Sunday, 9 December 2012
This is courtesy of Norbert Casteret.
“It attained the size of a bull, but the bones of an Ox look fragile compared to a cave bear's. It's muscles must have been huge, judging by the muscular insertions of the bone; it's canine teeth were the size of bananas.
It penetrated to great depths, exploring the most out-of-the-way crannies.
Even in narrow vertical passages, where one can climb only by hitching oneself up like a chimney sweep, I have been surprised to find bear traces on walls covered with clay or delicate stalagmite. Sometimes long scratches tell of desperate efforts and dangerous slides: sometimes, too, I have found skeletons at the foot of pits or steep walls.
Eleven hundred yards from the entrance to the cavern of Montespan the bears noticed a narrow gallery opening ten feet above the water. Thanks to their great size they were able to put their forepaws in the opening, but a layer of soft clay makes the place peculiarly difficult to climb into.
Nothing could be more curious and striking than the many long scratches in the clay, which shows the bears obstinate attempts to hoist themselves into the tunnel. We can imagine the beasts falling back heavily into the water, growling as they got up to try again. Some of them succeeded in entering the corridor, which grows smaller after fifty feet. Here their size prevented them from going further, and they clawed up the earth.
The tunnel ends at an impassible crack after a hundred feet. At the end of this cul-de-sac a cub, which can have been no bigger than a poodle, has left the marks of its little claws upon the floor.
It is not surprising that the cub continued to explore the tunnel beyond the point where it's parents were halted, but the amusing thing, which sheds a light on the animals habits, is that the cub could not have climbed into the high tunnel alone.

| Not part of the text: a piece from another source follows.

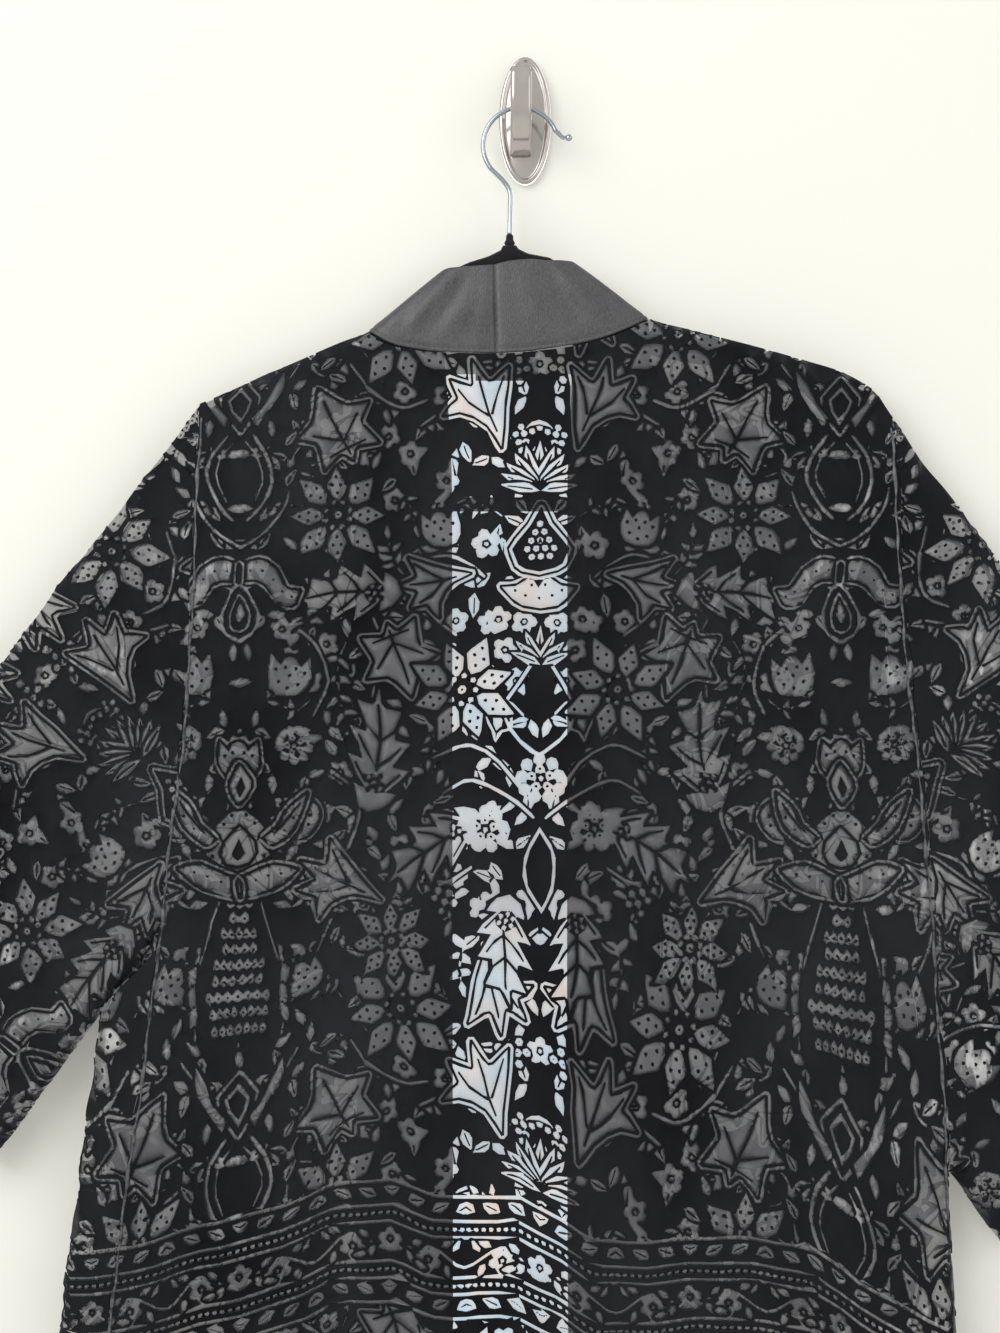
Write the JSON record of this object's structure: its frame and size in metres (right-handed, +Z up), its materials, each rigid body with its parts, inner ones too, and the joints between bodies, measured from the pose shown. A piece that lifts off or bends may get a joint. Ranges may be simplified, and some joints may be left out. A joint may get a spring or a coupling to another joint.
{
  "type": "kimono robe on a hanger and wall hook",
  "caption": "Open-fronted velvet kimono robe with wide sleeves and a satin neckband, hung on a flat hanger from an oval wall hook.",
  "frame": {"origin": "middle of the flat back of the wall hook's plate, in the plane of the wall", "axes": "+Y into the wall, +Z up, +X to the right on the robe's back, which faces -Y"},
  "size_m": [0.959, 0.0539, 1.2303],
  "materials": {
    "velvet": "black pile on a sheer charcoal ground",
    "satin": "charcoal satin with a soft sheen",
    "label": "plain woven tape",
    "flock": "black flocking",
    "wire": "polished",
    "hook": "satin nickel"
  },
  "bodies": {
    "root": {"back_panel": "velvet", "front_left": "velvet", "front_right": "velvet", "sleeve_left": "velvet", "sleeve_right": "velvet", "neckband_left": "satin", "neckband_right": "satin", "neck_label": "label", "hanger_body": "flock", "hanger_neck": "flock", "hanger_hook": "wire", "hook_ball": "wire", "wall_hook_plate": "hook", "wall_hook_arm": "hook"}
  },
  "joints": []
}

It's mother must have strained every nerve to hoist it up.
But not all the bears perished alike: some fled deeper than ever into the caverns ... the penetrating damp of the caverns caused a degenerative disease, whose stages are strikingly shown by the monstrous lesions of the bones still found in the caverns … There are deformed jaws, joined vertebrae, shoulder blades encrusted with bony tumour, long bones distorted by a sort of arthritis and sometimes grown together..”
I can't stop imagining them penetrating deeper and deeper into the earth, slowly changing.